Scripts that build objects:
-------------------------

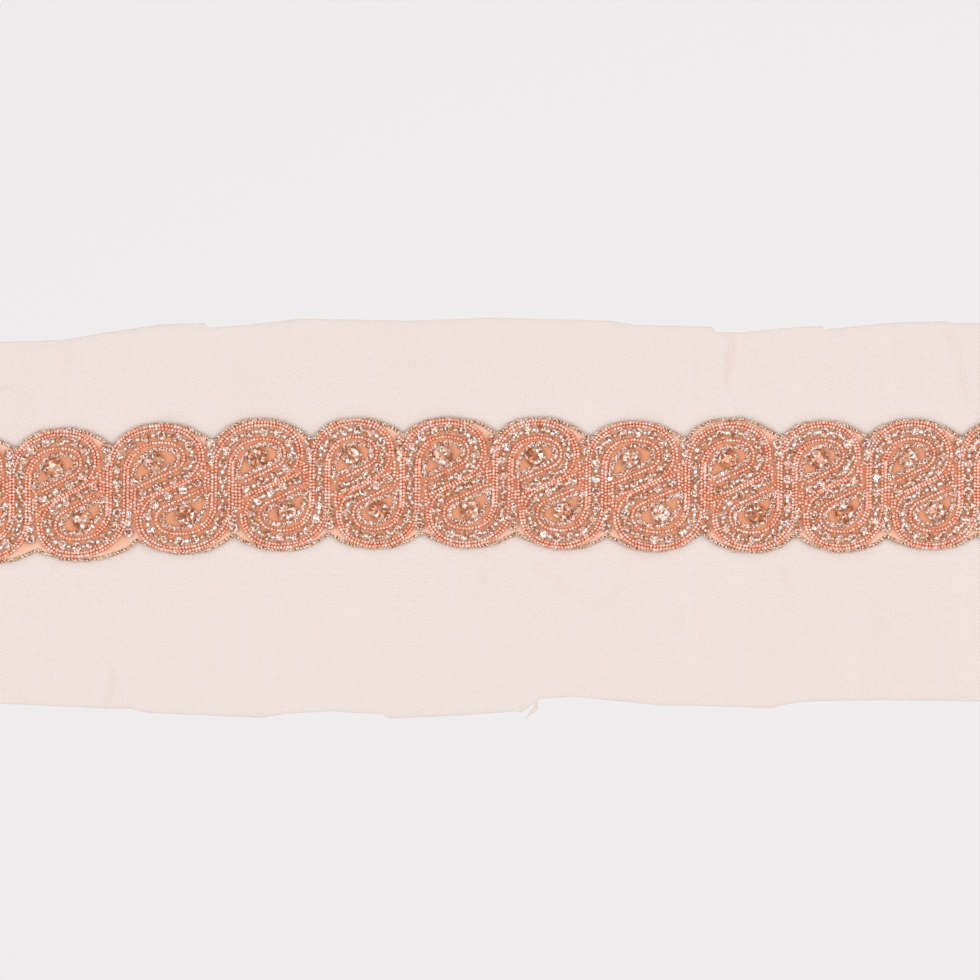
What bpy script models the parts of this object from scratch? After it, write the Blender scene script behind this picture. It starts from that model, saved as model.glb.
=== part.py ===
"""A cut length of beaded trim, laid flat: a sheer net ground whose two margins lie in
soft creases, a scalloped ground cloth down its middle, a metal braid along each scalloped
edge, a row of S-scrolls of beads and rhinestones, and a large stone in each scroll's eye.

Sizes are in millimetres and turn into metres where a mesh is made.  +X runs along the
band, +Y across it and +Z up.  The origin is on the net's underside, on the band's middle
line.  The scrolls are drawn on an even strip, one PITCH apart, and lay() carries them to
where the hand-worked band really lies.
"""

import bisect
import math

import bmesh
import bpy
from mathutils import Vector

MM = 0.001

# Layers, from the surface up
NET_THICK = 1.0
LAYER_GAP = 0.3
CLOTH_THICK = 1.0
CLOTH_BOTTOM = NET_THICK + LAYER_GAP
CLOTH_TOP = CLOTH_BOTTOM + CLOTH_THICK
BEADING_BOTTOM = CLOTH_TOP + LAYER_GAP

# The repeat
PITCH = 36.0
MOTIFS = 12

# Where each scroll's column crosses the band's middle line
COLUMNS = [
    # x, y
    (-216.2, -5.5),
    (-179.5, -4.4),
    (-142.5, -2.1),
    (-102.6, -0.4),
    (-65.7, 0.7),
    (-31.5, 0.8),
    (3.8, 1.0),
    (39.1, 0.0),
    (76.8, -0.4),
    (111.7, -0.4),
    (145.5, 0.0),
    (180.5, 0.3),
    (216.2, 0.2),
]

# The notches between the scallops. The first and last are on the cut ends.
NOTCHES = [
    # upper x, upper y, lower x, lower y
    (-220.4, 12.8, -220.4, -24.6),
    (-181.0, 13.7, -172.6, -25.0),
    (-144.2, 15.1, -134.6, -21.4),
    (-106.3, 16.5, -98.2, -19.5),
    (-68.9, 17.6, -62.4, -18.8),
    (-33.8, 19.7, -27.1, -18.3),
    (2.1, 20.1, 8.9, -18.4),
    (37.2, 17.9, 43.7, -19.5),
    (73.0, 17.8, 79.2, -18.4),
    (109.4, 18.4, 115.0, -19.3),
    (142.5, 18.6, 149.3, -20.0),
    (178.2, 18.6, 184.0, -19.3),
    (220.4, 18.6, 220.4, -19.0),
]

# How far out the crown of each scallop reaches
CROWNS = [
    # upper y, lower y
    (20.3, -30.0),
    (21.8, -28.8),
    (23.7, -26.2),
    (25.3, -25.0),
    (25.6, -24.2),
    (25.7, -23.8),
    (25.7, -24.4),
    (24.5, -25.2),
    (25.6, -25.7),
    (24.4, -25.5),
    (24.9, -24.5),
    (25.3, -24.6),
]
STEPS_PER_SCALLOP = 8
UPPER, LOWER = 0, 1

# How full each half of a scallop is: a higher power hugs the scroll more closely
FULLNESS = [
    # left half, right half
    (3.0, 2.0),
    (2.0, 2.4),
]

# A scroll's hook, from its column's middle to its end: each row is a stretch
HOOK = [
    # length, turn to the right in degrees
    (8.0, 0.0),
    (14.7, 70.0),
    (12.6, 40.0),
    (19.4, 135.5),
    (16.0, 0.0),
]
STONES_PER_HOOK = 13

# The scroll's section: half its width on the column and inside the hook, on the hook's
# outer side, and where two hooks lie side by side
SCROLL_HALF = 3.05
ARCH_HALF = 2.75
SHARED_HALF = 2.3
BEAD_ROW_INSET = 0.55
BEAD_HEIGHT = 1.3
STONE_HEIGHT = 2.1
SPACER_HEIGHT = 0.9

# The ring of small stones round each eye, raised on the ground cloth: how far it lies
# inside the scroll's middle line, its section, and where it starts and ends on the hook
RING_OFFSET = 4.3
RING_HALF = 0.8
RING_HEIGHT = 1.3
RING_START = 3.5
RING_END_BACK = 2.7
RING_STATIONS = 15
RING_ROOT = 0.5

# The large stone in each eye
EYE = Vector((12.6, 10.3))
EYE_STONE_SIDES = 8
EYE_STONE_PROFILE = [
    # radius, height
    (3.0, 0.0),
    (3.4, 1.4),
    (1.8, 3.2),
]

# The metal braid on the scalloped edge: its width, its height, how far its middle lies
# inside the edge, and its section in shares of the width and height
BRAID_WIDTH = 1.1
BRAID_HEIGHT = 1.2
BRAID_INSET = 0.6
BRAID_SECTION = [
    # across, up
    (-0.5, 0.0),
    (0.5, 0.0),
    (0.32, 1.0),
    (-0.32, 1.0),
]

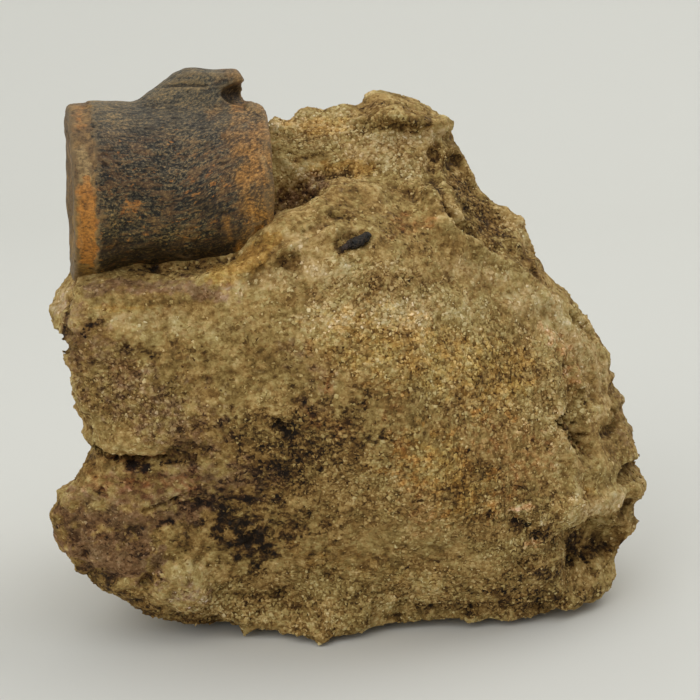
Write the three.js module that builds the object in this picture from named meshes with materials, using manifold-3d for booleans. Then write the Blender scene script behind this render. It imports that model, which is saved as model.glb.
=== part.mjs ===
// Fossil tail vertebra of a dinosaur, half freed from its block of sandstone.
// Millimetres, +Z up. The display side faces -Y and the block rests on its flat underside at Z = 0.
// Each rock form is a function that is negative inside the rock; a sphere of triangles is shrunk on to it.
import * as THREE from "three";
import { mergeVertices } from "three/addons/utils/BufferGeometryUtils.js";
import Module from "manifold-3d";

const wasm = await Module();
wasm.setup();

// ---- Driving dimensions ----

const blockCentre = new THREE.Vector3(0, 2, 48); // the shrinking sphere's centre, deep inside the block
const blockReach = 110; // a radius that clears the block on every side
const blockDetail = 16; // subdivisions of the sphere that becomes the block
const planeLean = THREE.MathUtils.degToRad(14); // the block's outline is drawn on a plane that leans back
const planeHeight = 56.5; // the leaning plane passes through this height on the Z axis
const frontTaper = 0.2; // how fast the sides draw in from the outline towards the display side
const backTaper = 0.35; // and towards the back
const rimDepthLeft = -20; // where the outline lies, before or behind the leaning plane, at the left end
const rimDepthRight = 8; // and at the right end
const fractureRounding = 5; // radius where two fracture faces meet
const blockRoughness = 0.8; // height of the weathered relief on the block and its nodule
const capRoughness = 0.4; // and on the thin cap slab
const socketGap = 0.3; // clearance between the bone and the rock that holds it

const centrumHalfLength = 20.1; // from the middle to each joint face of the vertebra
const centrumHalfWidth = 18.8;
const centrumHalfHeight = 19.2;
const vertebraPlace = new THREE.Vector3(-38.4, -10, 93.3);
const vertebraYaw = 12; // degrees; its right end turns away from the display side
const vertebraPitch = 0.7; // degrees about Y; its right end dips
const vertebraRoll = -6; // degrees about its own axis; its arch leans back
const archFoot = 9; // the arch is rooted this high above the axis, inside the centrum
const archRootHalfWidth = 10.5;
const archTopHalfWidth = 4.6;
const archCrown = 1.2; // how far the arch's broken top falls from its middle to its sides

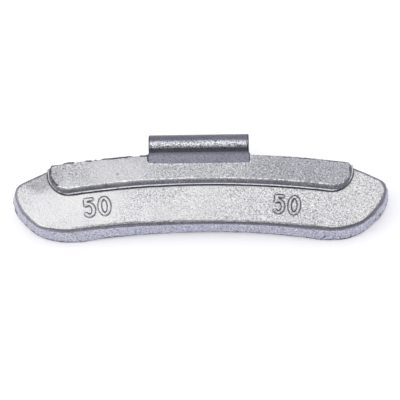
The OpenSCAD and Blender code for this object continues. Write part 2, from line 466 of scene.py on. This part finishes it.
# Random layers: weight in millimetres or as a share, size and seed
WAVES = ((0.035, 6, 7), (0.02, 2.6, 8))
GRAIN = ((0.022, 0.62, 10), (0.012, 0.36, 11))
WEAR = (0.6, 12, 3)
RAGGED = ((0.6, 0.8, 5), (0.55, 0.42, 6))
RIM_RAGGED = ((0.5, 0.8, 15), (0.6, 0.42, 16))
TEETH = ((1, 0.7, 25), (0.6, 0.4, 26))
FIN_GAPS = ((1, 2.2, 19), (0.5, 0.7, 20))
LINE_GAPS = ((1, 1.6, 17), (0.4, 0.6, 18))
PATCH_EDGE = (0.25, 3, 31)
COARSE = (1, 8, 9)
PITS = (1, 0.9, 12)
PITTED = (1, 5, 13)

# Where the face is smoother, where it is darker and rougher, and where the band is paler: place and reach.
# A patch reaches half as far in height, and begins to fade at a share of its reach.
SMOOTH_PATCH = (-31, 4, 20)
DARKER_PATCH = (-40.5, 11.6, 10)
PALE_PATCH = (-20, 12.5, 11)
PATCH_HEIGHT = 0.5
PATCH_FADE = (0.3, 1)


def patch(at, along, height, reach):
    """1 at a place on the face, falling to 0 at its reach."""
    distance = np.hypot((at.along - along) / reach, (at.up - height) / (PATCH_HEIGHT * reach))
    return fall(distance + layers(at.place, PATCH_EDGE), *PATCH_FADE)


# The rounded edge round the face: how far it faces out, and how deep it lies behind the face
RIM_FACING = (0.08, 0.28)
RIM_FACING_END = (0.955, 0.997)
RIM_DEPTH = (-0.08, 0.0)
RIM_DEPTH_END = (0.75, 1.0)


def rounded_edge(at):
    """The rounded edge round the face, outside the band, and the depths at which it lies."""
    turned = smooth_step(at.facing_out, *RIM_FACING) * fall(at.facing_out, *RIM_FACING_END)
    outer = smooth_step(-at.out, *RIM_DEPTH) * fall(-at.out, *RIM_DEPTH_END)
    return turned * outer * (at.height < CAST_TOP), outer


# The lower edge of the face is nibbled, most of all near one place and least far from it
NIBBLED_MIDDLE = -12
NIBBLED_FADE = (8, 20)
NIBBLED_LEAST = 0.3
NIBBLED_LENGTH = 31

# Heights at which the nibbles are whole and at which they end, and what the teeth add to the second
NIBBLED_LOW = 0.02
NIBBLED_HIGH = 0.1
NIBBLED_DEPTH = 0.55

# Painted shade on the rounded edge: fainter at the left, and wider on the right end above its corner
RIM_FAINTER = (-0.3, -18, -28)
WIDE_RIM = 0.7
WIDE_DEPTH = (0.1, 0.3)
WIDE_DEPTH_END = (0.9, 1.7)
WIDE_ALONG = (35, 40)
WIDE_HEIGHTS = (2.0, 5.5)


def jaggedness(at):
    """How jagged the lower edge of the face is along its length."""
    return at_least(NIBBLED_LEAST, fall(np.abs(at.along - NIBBLED_MIDDLE), *NIBBLED_FADE))


def rim_shade(at, points, rim, outer):
    """Painted shade on the rounded edge, with its nibbled lower side and its wide right end."""
    teeth = np.clip(layers(points, *TEETH), 0, 1)
    height = at.height - shifts(at.along, FACE_IN_LEFT)
    nibbled = fall(height, NIBBLED_LOW, NIBBLED_HIGH + NIBBLED_DEPTH * jaggedness(at) * teeth)
    nibbled *= outer * (height > -NIBBLED_HIGH) * (np.abs(at.along) < NIBBLED_LENGTH)
    rim = np.maximum(rim, nibbled) * (1 + shifts(at.along, RIM_FAINTER))
    wide = smooth_step(-at.out, *WIDE_DEPTH) * fall(-at.out, *WIDE_DEPTH_END)
    wide = WIDE_RIM * wide * smooth_step(at.along, *WIDE_ALONG) * smooth_step(at.height, *WIDE_HEIGHTS)
    return np.maximum(rim, wide)


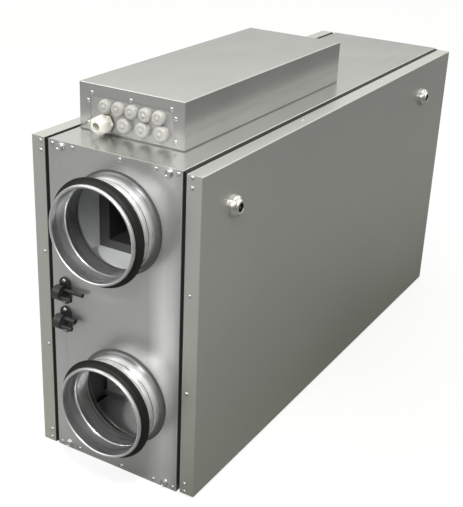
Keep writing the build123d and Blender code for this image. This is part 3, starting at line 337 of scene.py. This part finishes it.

-------------------------

> [What you have to do]: Repeat exactly the lines from the one containing "The OpenSCAD and" to the one containing "PATCH_FADE = (0.3, 1)", both lines included, and nothing else.

> [Full solution]:
The OpenSCAD and Blender code for this object continues. Write part 2, from line 466 of scene.py on. This part finishes it.
# Random layers: weight in millimetres or as a share, size and seed
WAVES = ((0.035, 6, 7), (0.02, 2.6, 8))
GRAIN = ((0.022, 0.62, 10), (0.012, 0.36, 11))
WEAR = (0.6, 12, 3)
RAGGED = ((0.6, 0.8, 5), (0.55, 0.42, 6))
RIM_RAGGED = ((0.5, 0.8, 15), (0.6, 0.42, 16))
TEETH = ((1, 0.7, 25), (0.6, 0.4, 26))
FIN_GAPS = ((1, 2.2, 19), (0.5, 0.7, 20))
LINE_GAPS = ((1, 1.6, 17), (0.4, 0.6, 18))
PATCH_EDGE = (0.25, 3, 31)
COARSE = (1, 8, 9)
PITS = (1, 0.9, 12)
PITTED = (1, 5, 13)

# Where the face is smoother, where it is darker and rougher, and where the band is paler: place and reach.
# A patch reaches half as far in height, and begins to fade at a share of its reach.
SMOOTH_PATCH = (-31, 4, 20)
DARKER_PATCH = (-40.5, 11.6, 10)
PALE_PATCH = (-20, 12.5, 11)
PATCH_HEIGHT = 0.5
PATCH_FADE = (0.3, 1)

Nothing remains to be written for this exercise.